Written request:
Your task is to quote the listing below exactly, beginning with its first line and ending on the line bearing "is cut from.".

§ §

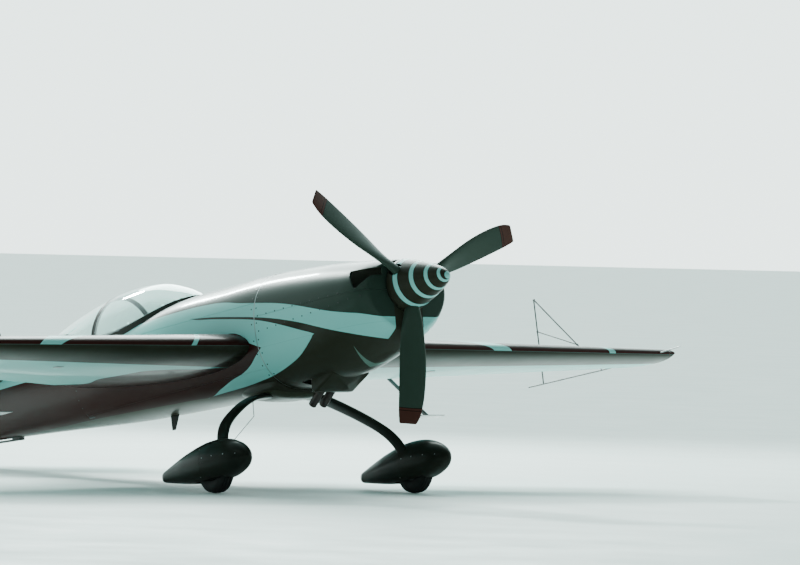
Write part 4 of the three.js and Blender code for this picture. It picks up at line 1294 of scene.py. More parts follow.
@dataclass
class Hull:
    """The fuselage's outer shape, which every skin is cut from.

    Attributes:
        rows: Station, half width, top, bottom, widest height and the two corner powers.
        sides: Points round a section.
        step: Distance between sections.
    """

    rows: Table = (
        (500, 335, 184, -325, -40, 2.2, 1.9), (600, 388, 203, -385, -40, 2.2, 1.9),
        (850, 408, 232, -468, -50, 2.3, 2.0), (1160, 412, 263, -530, -60, 2.4, 2.1),
        (1800, 405, 300, -550, -80, 2.5, 2.3), (2400, 400, 300, -536, -100, 2.5, 2.4),
        (2950, 392, 296, -518, -110, 2.5, 2.5), (3450, 374, 240, -502, -120, 2.5, 2.5),
        (3930, 345, 215, -483, -120, 2.4, 2.5), (4400, 298, 235, -452, -110, 2.3, 2.4),
        (4850, 245, 290, -420, -90, 2.1, 2.3), (5400, 172, 222, -385, -80, 2.1, 2.2),
        (6000, 90, 160, -351, -90, 2.0, 2.0), (6260, 45, 136, -336, -90, 2.0, 2.0),
    )
    sides: int = 96
    step: float = 45
    nose_radius: float = 16
    forms: dict[float, Piece] = field(default_factory=dict)

    def ring(self, station: float, grow: float) -> list[Point]:
        """One section of the hull.

        Args:
            station: Where it is.
            grow: How far it stands out from the outer shape.

        Returns:
            The points round it.
        """
        half, top, bottom, waist, upper, lower = read_table(self.rows, station)
        return section(station, half + grow, top + grow, bottom - grow, waist, (upper, lower), self.sides)

    def form(self, grow: float = 0) -> Piece:
        """The whole hull, closed and a little larger or smaller; kept for later cuts.

        Args:
            grow: How much larger it is all round.

        Returns:
            The closed form, which isn't to be changed.
        """
        if grow not in self.forms:
            first, last = self.rows[0][0], self.rows[-1][0]
            r = self.nose_radius
            rings = [
                self.ring(first + r * (1 - math.cos(a)), grow - r * (1 - math.sin(a)))
                for a in spread(0, math.pi / 2, math.pi / 12)
            ]
            rings += [self.ring(s, grow) for s in spread(first + r + 24, last, self.step)]
            self.forms[grow] = loft(f"hull_form_{grow}", rings)
        return self.forms[grow]

    def solid(self, name: str, front: float, rear: float, grow: float = 0) -> Piece:
        """A closed length of the hull."""
        return work(copy_of(self.form(grow), name), "INTERSECT", block(front, rear, -FAR, FAR, -FAR, FAR))

    def clear(self) -> None:
        """Throws the kept forms away."""
        for piece in self.forms.values():
            bpy.data.objects.remove(piece)
        self.forms.clear()

    def surface(self, station: float, angle: float) -> tuple[Point, Vector]:
        """A point on the hull and the way out from it.

        Args:
            station: Where it is.
            angle: Direction round the section, in degrees up from the left side.

        Returns:
            The point, and a vector straight out.
        """
        def at(s: float, a: float) -> Vector:
            """The hull's point at a station and a direction."""
            half, top, bottom, waist, upper, lower = read_table(self.rows, s)
            return Vector(section_point(s, half, top, bottom, waist, (upper, lower), math.radians(a)))

        here = at(station, angle)
        out = (at(station, angle + 1) - here).cross(at(station - 20, angle) - here)
        if out.dot(Vector((0, here.y, here.z + 60))) < 0:
            out.negate()
        return tuple(here), out.normalized()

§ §

Finished exercise:
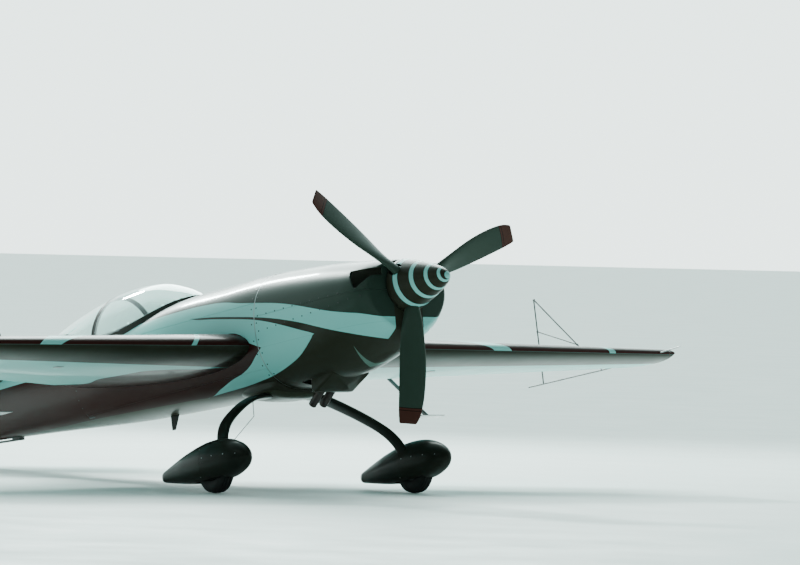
Write part 4 of the three.js and Blender code for this picture. It picks up at line 1294 of scene.py. More parts follow.
@dataclass
class Hull:
    """The fuselage's outer shape, which every skin is cut from.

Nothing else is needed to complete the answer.